▶ Exercise goal: Every line below must be reproduced exactly. Copy them all.

▶ Information supplied:
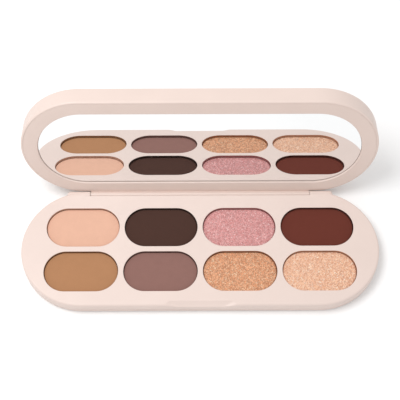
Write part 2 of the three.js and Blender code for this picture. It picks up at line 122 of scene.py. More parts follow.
# Thumb scoop: a slanted bite out of the front edge, bounded by half an ellipse
SCOOP_HALF_LENGTH = 13.9
SCOOP_INSET = 2.1
SCOOP_DROP = 1.4
SCOOP_FALL = 3.5
SCOOP_SOFTNESS = 2.4
SCOOP_BULGE = 0.12

# Pans under the tray
PAN_OVERHANG = 0.5
PAN_PLAY = 0.1
NEST_WALL = 1.0
NEST_BOTTOM = 3.4

# Pressed cakes: rounded at the edge, with a slightly uneven top
CAKE_EDGE = 0.4
CAKE_RING_STEP = 0.45
CAKE_RINGS = 18
CAKE_FIRM_RINGS = 3
CAKE_SEED = 7.3
CAKE_SINK = 0.03
BROAD_SCALE = 0.12
BROAD_WAVE = 0.02
SMALL_SCALE = 0.7
SMALL_WAVE = 0.012

# Steps on curves
ARC_STEPS = 56
WALL_STEP = 0.42
WALL_STEPS = 7
NEST_CORNER_STEPS = 12
TROUGH_STEPS = 20
TONGUE_STEPS = 16
RUN_STEPS = 200
WELL_ARC = 40
WELL_RUN = 24
LABEL_RUN = 40
EDGE_STEPS = 5
SEAM_STEPS = 3
OUTER_STEPS = 8
LID_EDGE_STEPS = 10
WELL_MOUTH_STEPS = 4
MIRROR_MOUTH_STEPS = 6

# A cutter's rounded mouth ends a few degrees short of flat, so that it crosses the surface cleanly
MOUTH_ANGLE = 84
NOTCH_EDGE_END = 4

# Edges with two steps: where the middle point lies, as shares of the edge
LABEL_EDGE_MIDDLE = 0.3
BEVEL_MIDDLE = (0.3, 0.4)

# Finishing: edges sharper than this stay sharp, and points nearer than this become one
SHARP_ANGLE = 33
WELD = 0.0005

# A well's wall gets its stain and painted shade up to this share of its rounded edge, where its normal rises
# by no more than this
PAINTED_EDGE = 0.6
UPRIGHT = 0.6

# How far one shape reaches past another that it cuts or joins
BEYOND = 5
OVERSHOOT = 1
BITE = 0.3

# Colours, linear. A shimmer has its powder colour, glint colour, flake size and contrast
FLAKE_TILT = 0.5
BASE_COLOUR = (0.725, 0.595, 0.54)
LID_COLOUR = (0.735, 0.602, 0.543)
POWDERS = {
    "shade_peach": (0.70, 0.415, 0.302),
    "shade_espresso": (0.066, 0.032, 0.0245),
    "shade_burgundy": (0.131, 0.033, 0.0225),
    "shade_caramel": (0.405, 0.203, 0.102),
    "shade_taupe": (0.253, 0.133, 0.113),
}
SHIMMERS = {
    "shade_rose_shimmer": ((0.5, 0.2, 0.193), (1.0, 0.76, 0.74), 0.4, 0.62),
    "shade_copper_shimmer": ((0.505, 0.212, 0.105), (1.0, 0.8, 0.56), 0.4, 0.88),
    "shade_champagne_shimmer": ((0.7, 0.35, 0.215), (1.0, 0.95, 0.82), 0.42, 0.7),
}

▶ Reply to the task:
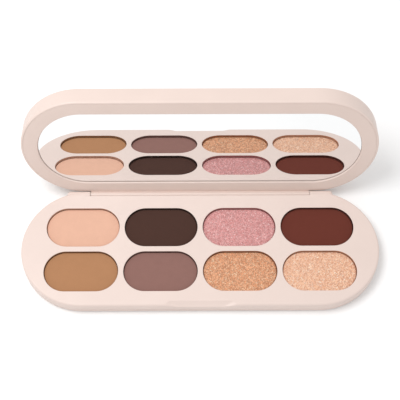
Write part 2 of the three.js and Blender code for this picture. It picks up at line 122 of scene.py. More parts follow.
# Thumb scoop: a slanted bite out of the front edge, bounded by half an ellipse
SCOOP_HALF_LENGTH = 13.9
SCOOP_INSET = 2.1
SCOOP_DROP = 1.4
SCOOP_FALL = 3.5
SCOOP_SOFTNESS = 2.4
SCOOP_BULGE = 0.12

# Pans under the tray
PAN_OVERHANG = 0.5
PAN_PLAY = 0.1
NEST_WALL = 1.0
NEST_BOTTOM = 3.4

# Pressed cakes: rounded at the edge, with a slightly uneven top
CAKE_EDGE = 0.4
CAKE_RING_STEP = 0.45
CAKE_RINGS = 18
CAKE_FIRM_RINGS = 3
CAKE_SEED = 7.3
CAKE_SINK = 0.03
BROAD_SCALE = 0.12
BROAD_WAVE = 0.02
SMALL_SCALE = 0.7
SMALL_WAVE = 0.012

# Steps on curves
ARC_STEPS = 56
WALL_STEP = 0.42
WALL_STEPS = 7
NEST_CORNER_STEPS = 12
TROUGH_STEPS = 20
TONGUE_STEPS = 16
RUN_STEPS = 200
WELL_ARC = 40
WELL_RUN = 24
LABEL_RUN = 40
EDGE_STEPS = 5
SEAM_STEPS = 3
OUTER_STEPS = 8
LID_EDGE_STEPS = 10
WELL_MOUTH_STEPS = 4
MIRROR_MOUTH_STEPS = 6

# A cutter's rounded mouth ends a few degrees short of flat, so that it crosses the surface cleanly
MOUTH_ANGLE = 84
NOTCH_EDGE_END = 4

# Edges with two steps: where the middle point lies, as shares of the edge
LABEL_EDGE_MIDDLE = 0.3
BEVEL_MIDDLE = (0.3, 0.4)

# Finishing: edges sharper than this stay sharp, and points nearer than this become one
SHARP_ANGLE = 33
WELD = 0.0005

# A well's wall gets its stain and painted shade up to this share of its rounded edge, where its normal rises
# by no more than this
PAINTED_EDGE = 0.6
UPRIGHT = 0.6

# How far one shape reaches past another that it cuts or joins
BEYOND = 5
OVERSHOOT = 1
BITE = 0.3

# Colours, linear. A shimmer has its powder colour, glint colour, flake size and contrast
FLAKE_TILT = 0.5
BASE_COLOUR = (0.725, 0.595, 0.54)
LID_COLOUR = (0.735, 0.602, 0.543)
POWDERS = {
    "shade_peach": (0.70, 0.415, 0.302),
    "shade_espresso": (0.066, 0.032, 0.0245),
    "shade_burgundy": (0.131, 0.033, 0.0225),
    "shade_caramel": (0.405, 0.203, 0.102),
    "shade_taupe": (0.253, 0.133, 0.113),
}
SHIMMERS = {
    "shade_rose_shimmer": ((0.5, 0.2, 0.193), (1.0, 0.76, 0.74), 0.4, 0.62),
    "shade_copper_shimmer": ((0.505, 0.212, 0.105), (1.0, 0.8, 0.56), 0.4, 0.88),
    "shade_champagne_shimmer": ((0.7, 0.35, 0.215), (1.0, 0.95, 0.82), 0.42, 0.7),
}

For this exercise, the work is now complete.